The Food Security Program hosted the visit of Dr. Patrick Caron to FAFS on April 18-20, when he delivered two lectures and participated in two roundtable discussions with faculty, staff, and students. A veterinary doctor and specialist of farming systems and territorial dynamics, Dr. Caron’s work analyzes the role of agriculture and livestock in rural transformations, particularly in Brazil, Southern Africa and the Near East. Dr. Caron joined France’s Agricultural Research Center for International Development (CIRAD) in 1988, where he served as a Director-General for research and strategy from 2010 to 2016. Since 2015, he has served as the chair of the High Level Panel of Experts (HLPE)’s Steering Committee.
Lecture on “Guiding Food Security and Nutrition Policy: The Role of HLPE Steering Committee”:
Dr. Caron discussed the role of the HLPE Steering Committee in food security and nutrition. The HLPE was created in 2010 to help reform the international governance of food security and to advise the Committee on World Food Security (CFS), the foremost intergovernmental and international platform dealing with food security and nutrition. The HLPE works to ensure more informed policy debates and to improve the quality, effectiveness and coherence of food security and nutrition policies from local to international levels.
Lecture on “Nutrition and Food Systems”:
In this lecture, Dr. Caron presented and discussed the latest HLPE report on “Nutrition and Food Systems.” He began by briefly describing the role and structure of the HLPE’s reports, which serve as a common, comprehensive, evidence-based starting point for policy convergence. Based on existing research and knowledge, these reports clarify contradictory information and knowledge, elicit backgrounds and rationales of controversies, and identify emerging issues. The 12 reports published to date cover a range of themes related to food security and nutrition, including price volatility, climate change, food losses and waste, and sustainable agricultural development. All HLPE reports can be found online at http://fao.org/cfs/cfs-hlpe/reports/en/.
Dr. Caron then communicated the three key messages of the report on “Nutrition and Food Systems”. First, the report emphasizes the role of diet as a link between the food system and nutrition. Second, the report highlights the essential role of the food environment – including food stores and outlets, advertising and marketing, and policy interventions including taxes and subsidies – in the food system, and in determining nutritional outcomes. Third, the report stresses the importance of all dimensions of sustainable development – economic, environmental, and social – for the analysis of agricultural and food systems. Speaking particularly to researchers and students in attendance, Dr. Caron highlighted the need for radical transformation, even revolution, within current food systems to deliver more sustainable outcomes, better nutrition, and the right to adequate food for all.

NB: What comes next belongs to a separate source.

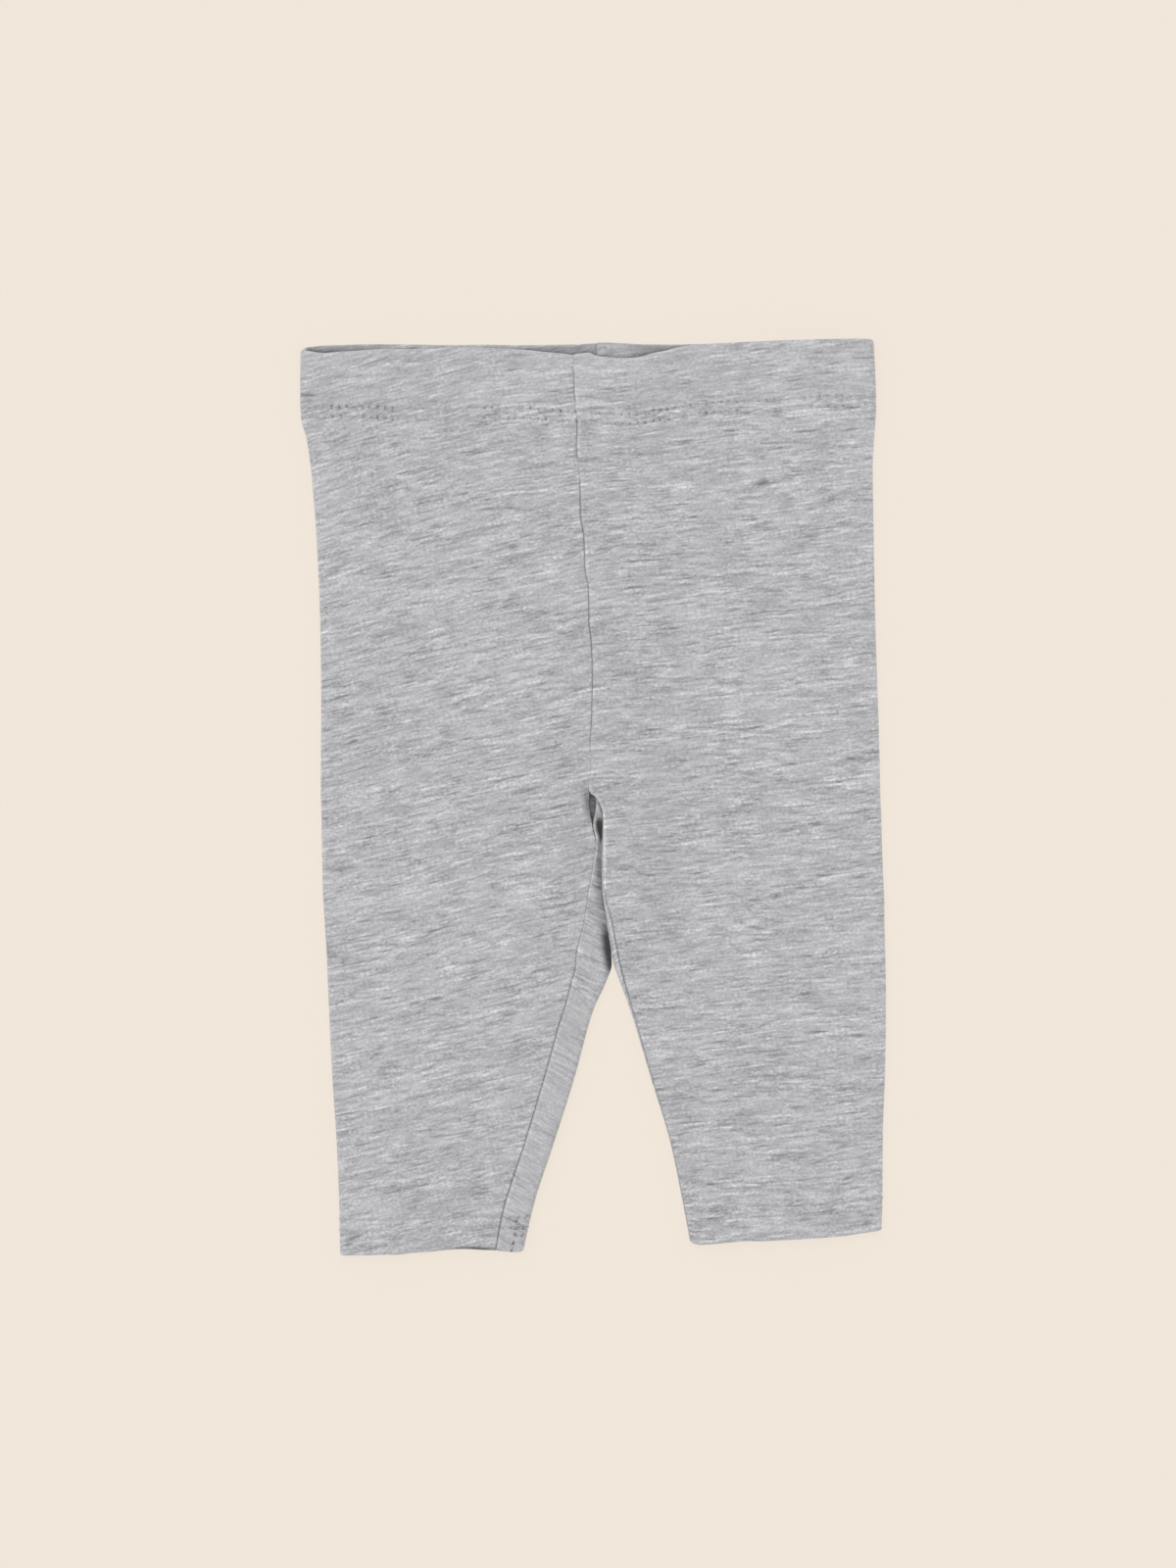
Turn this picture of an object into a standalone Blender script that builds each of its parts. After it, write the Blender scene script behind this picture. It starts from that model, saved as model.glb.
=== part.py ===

Roundtable Discussion on "Youth, Food Security and the HLPE":
Dr. Caron and Dr. Mahmoud El Solh, also a member of the HLPE Steering Committee, led a roundtable discussion with faculty members and current FAFS students on the role and contribution of youth to food security generally and the work of the HLPE in particular. Dr. Caron briefly noted the many reasons for youth engagement, notably their fresh perspective and the need to engage those future leaders and thinkers in addressing problems from today. He then presented a proposal for the concrete involvement of young people in the work of the HLPE, which was set for discussion at the next HLPE Steering Committee meeting to be held in May 2018. The discussion was wide-ranging, moving from questions about the form and structure of an HLPE youth network, to the inclusion of youth perspectives within HLPE reports, to the wider issue of youth engagement in agricultural and food systems.
Roundtable Discussion on “Research Collaboration and Exchange with CIRAD / Montpellier”:
Dr. Caron discussed opportunities for research collaboration and exchange between faculty, staff and students in Montpellier, France and in Beirut. AUB researchers were encouraged to discuss their own research programs in order to identify such opportunities. Montpellier is a hub for academic research in agriculture and food systems and is a home to institutions including the Agricultural Research Center for International Development (CIRAD), the Ecole Nationale Superieure Agronomique de Montpellier (Montpellier SupAgro), and the Mediterranean Agronomic Institute of Montpellier (CIHEAM-IAM). The roundtable discussion set the groundwork for a formal collaboration agreement between the research hubs.